医師にかかる際の用意 家庭の医学

 現在の医療体制下では、はやっている医院や大病院などでは、2時間待ちの3分診療といわれているように、必ずしも理想的な診療がおこなわれているわけではありません。
 したがって患者さんも要領よく、自分が医師になにを診てもらいたいのか、なにに不安を感じているのかを明確に伝えることが重要です。ささえあい医療人権センターCOMLは、「新・医者にかかる10箇条」を公開しています。その10箇条に沿いながら説明していきましょう。

■新・医者にかかる10箇条
1.伝えたいことはメモして準備
 忙しいドクターに、自分の状態を的確に、しかも早く診断を下してもらうためには、現在の状況をメモにまとめて伝えると、スムーズにことが運びます。ただし、長すぎるメモは逆効果です。おもなことだけをメモして、あとは医師に聞き出してもらうのが結局は早道です。

2.対話のはじまりはあいさつから
 医師と患者がお互いあいさつを交わすことから、双方向の人間関係が生まれます。

3.よりよい関係づくりはあなたにも責任が
 医師が真摯(しんし)に対応してくれるとき、患者側が医師に敬意を払って接することも大事です。医師の気分を害する言動は双方にとって、いいことはありません。双方の信頼関係が大切です。

4.自覚症状と病歴はあなたの伝える大切な情報
 ①いつから、②どんなときに、③どのような異常が生じており、④どのくらいの時間が経過し、⑤それがどの程度たびたび起こるのか、⑥そのことに関してどのような不安を抱いているのかなど、ありのままを伝えましょう。

5.これからの見通しを聞きましょう
 どのような治療をすると、どのくらいの期間で、どうなるのかなどを、正しく理解することは、自己決定するうえで必要です。

6.その後の変化も伝える努力を
 よくなったか、わるくなったか、あるいは別のことが生じたかは、重要な治療のしるべとなります。

7.大事なことはメモをとって確認
 医師に質問して得た回答は、忘れないようにメモしましょう。

8.納得できないときは何度も質問を
 理解できていないのに、わかったふりをすることは、コミュニケーションエラーのもとになって禁物です。

9.医療にも不確実なことや限界がある
 医療に、“絶対”や“完璧”を求めることはできません。期待どおりにならずとも、納得して受け入れることも、ときには必要です。

10.治療方法を決めるのはあなたです
 治療方法が複数ある場合は、それぞれの利益・不利益をたずね、十分に理解したうえで、最後は自分の価値観で自己決定しましょう。

■身体診察は重要な手段
 問診のあとの身体診察も重要な手段です。身体診察は、基本的には頭のてっぺんから足のつま先まで観察することが基本です。したがって、衣服を脱いで診察衣に着替え、プライバシーの保たれた個室で、時間をかけて医師に専門的な身体チェックを受けることが理想です。欧米ではそのような身体診察が一般的になっています。
 しかし、わが国では、場所・時間・看護師の介助などの環境が不十分なため、通常短時間でごく部分的な診察しかおこなわれていないのが現状です。患者さんもそれがふつうのように考え、裸になることや身体診察をきらう人さえ出てくる始末です。
 この点は、医師・患者さんともに、医療の本来あるべき姿はなにかを率直に考え直すべきと思います。患者の心構えとしては、進んで医師に身体診察をおこなってもらう気持ちをもって、受診していただきたいわけです。

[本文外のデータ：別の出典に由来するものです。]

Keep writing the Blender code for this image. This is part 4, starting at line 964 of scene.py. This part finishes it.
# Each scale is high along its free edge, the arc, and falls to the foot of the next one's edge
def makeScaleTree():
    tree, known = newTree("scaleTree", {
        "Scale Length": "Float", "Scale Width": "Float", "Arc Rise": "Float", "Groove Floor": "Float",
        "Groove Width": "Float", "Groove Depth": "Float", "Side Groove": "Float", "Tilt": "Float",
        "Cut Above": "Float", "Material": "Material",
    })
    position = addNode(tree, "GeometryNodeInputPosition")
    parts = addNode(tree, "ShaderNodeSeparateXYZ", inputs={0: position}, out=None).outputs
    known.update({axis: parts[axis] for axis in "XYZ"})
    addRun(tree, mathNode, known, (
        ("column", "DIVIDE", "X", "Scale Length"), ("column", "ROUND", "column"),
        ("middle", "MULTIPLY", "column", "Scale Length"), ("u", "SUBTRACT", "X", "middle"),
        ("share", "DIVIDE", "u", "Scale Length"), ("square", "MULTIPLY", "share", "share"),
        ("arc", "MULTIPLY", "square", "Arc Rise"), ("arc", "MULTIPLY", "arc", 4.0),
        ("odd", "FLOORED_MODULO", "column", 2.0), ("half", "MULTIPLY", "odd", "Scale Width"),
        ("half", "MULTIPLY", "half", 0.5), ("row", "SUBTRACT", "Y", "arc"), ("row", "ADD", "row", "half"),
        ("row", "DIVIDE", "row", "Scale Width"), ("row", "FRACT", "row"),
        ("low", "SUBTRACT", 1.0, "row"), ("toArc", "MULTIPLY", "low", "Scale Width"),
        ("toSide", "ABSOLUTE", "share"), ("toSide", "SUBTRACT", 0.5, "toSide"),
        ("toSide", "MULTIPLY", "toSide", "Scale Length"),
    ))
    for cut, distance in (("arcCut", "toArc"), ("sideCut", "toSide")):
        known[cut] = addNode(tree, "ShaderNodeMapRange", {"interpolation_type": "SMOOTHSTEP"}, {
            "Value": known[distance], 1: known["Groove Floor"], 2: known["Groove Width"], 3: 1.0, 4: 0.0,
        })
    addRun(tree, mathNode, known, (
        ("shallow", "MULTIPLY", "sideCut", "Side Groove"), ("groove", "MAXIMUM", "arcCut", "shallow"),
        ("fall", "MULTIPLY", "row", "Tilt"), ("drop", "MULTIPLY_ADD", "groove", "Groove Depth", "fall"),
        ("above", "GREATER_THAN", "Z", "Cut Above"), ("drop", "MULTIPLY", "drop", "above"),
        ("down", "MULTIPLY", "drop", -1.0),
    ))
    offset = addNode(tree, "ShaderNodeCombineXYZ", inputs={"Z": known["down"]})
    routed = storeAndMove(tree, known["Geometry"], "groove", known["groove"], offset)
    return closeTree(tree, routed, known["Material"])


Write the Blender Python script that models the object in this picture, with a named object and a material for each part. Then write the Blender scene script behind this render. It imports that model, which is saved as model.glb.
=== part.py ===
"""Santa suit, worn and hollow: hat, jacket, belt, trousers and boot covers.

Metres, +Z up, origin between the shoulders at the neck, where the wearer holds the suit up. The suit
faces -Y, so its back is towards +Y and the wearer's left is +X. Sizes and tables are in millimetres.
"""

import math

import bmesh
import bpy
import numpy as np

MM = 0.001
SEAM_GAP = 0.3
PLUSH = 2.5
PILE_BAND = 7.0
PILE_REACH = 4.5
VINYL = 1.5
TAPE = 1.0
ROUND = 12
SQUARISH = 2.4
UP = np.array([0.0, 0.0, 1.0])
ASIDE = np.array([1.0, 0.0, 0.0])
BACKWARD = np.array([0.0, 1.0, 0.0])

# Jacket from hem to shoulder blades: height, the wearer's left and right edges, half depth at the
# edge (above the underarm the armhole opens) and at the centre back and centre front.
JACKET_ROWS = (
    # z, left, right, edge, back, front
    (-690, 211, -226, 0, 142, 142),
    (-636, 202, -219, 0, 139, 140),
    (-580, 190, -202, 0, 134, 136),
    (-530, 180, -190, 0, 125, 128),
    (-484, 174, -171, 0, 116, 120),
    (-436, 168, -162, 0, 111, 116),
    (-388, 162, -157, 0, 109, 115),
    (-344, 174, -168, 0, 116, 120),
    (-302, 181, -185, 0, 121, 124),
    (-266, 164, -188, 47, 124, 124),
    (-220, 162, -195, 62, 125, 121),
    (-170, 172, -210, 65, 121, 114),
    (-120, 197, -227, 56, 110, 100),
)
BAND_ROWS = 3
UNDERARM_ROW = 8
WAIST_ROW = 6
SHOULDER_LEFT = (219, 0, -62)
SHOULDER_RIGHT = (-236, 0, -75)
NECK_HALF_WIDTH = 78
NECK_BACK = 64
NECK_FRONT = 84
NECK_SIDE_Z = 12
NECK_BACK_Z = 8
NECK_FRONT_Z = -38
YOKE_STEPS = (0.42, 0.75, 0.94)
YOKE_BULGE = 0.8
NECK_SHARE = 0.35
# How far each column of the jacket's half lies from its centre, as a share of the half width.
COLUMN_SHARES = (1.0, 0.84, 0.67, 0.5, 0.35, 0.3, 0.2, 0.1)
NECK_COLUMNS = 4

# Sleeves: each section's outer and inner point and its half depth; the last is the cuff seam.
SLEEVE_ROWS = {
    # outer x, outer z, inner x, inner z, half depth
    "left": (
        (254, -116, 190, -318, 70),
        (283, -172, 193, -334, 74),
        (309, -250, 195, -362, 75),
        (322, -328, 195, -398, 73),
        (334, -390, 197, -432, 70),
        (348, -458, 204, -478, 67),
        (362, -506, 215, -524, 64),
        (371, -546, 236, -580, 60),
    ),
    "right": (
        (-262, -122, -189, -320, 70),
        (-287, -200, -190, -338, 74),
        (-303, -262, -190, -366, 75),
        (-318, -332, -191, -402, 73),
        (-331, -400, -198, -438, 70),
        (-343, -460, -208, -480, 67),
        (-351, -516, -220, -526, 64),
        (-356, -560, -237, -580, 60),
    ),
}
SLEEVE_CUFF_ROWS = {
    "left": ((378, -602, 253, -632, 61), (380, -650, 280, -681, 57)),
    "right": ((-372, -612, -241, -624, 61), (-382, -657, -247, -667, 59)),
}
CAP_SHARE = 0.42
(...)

■カスタマーハラスメント(ペイシェントハラスメント)
 パワーハラスメント(パワハラ)の一種であるカスタマーハラスメントが、最近注目されています。特に医療現場においては、看護師が外来や病室などで精神的、身体的な攻撃や性的な言動(ペイシェントハラスメント)を患者や家族から過去1年に多く受けたという日本看護協会の調査があります。患者やその家族などからの暴言や暴力などが原因で、休職や離職を余儀なくされるケースもまれではありません。新型コロナウイルス感染症に関連して、医療従事者がいわれのない誹謗中傷にさらされるなど、カスタマーハラスメントの問題はより深刻さを増しています。
 医療機関は、それなりの対策を講じてはいますが、医療は患者と医療者の信頼関係のうえで初めて成り立つということも、医療を受ける側は知っておく必要があります。信頼関係が成立しない場合は、医療機関が患者に対して診療を拒否することも是認されるというのが公の見解です。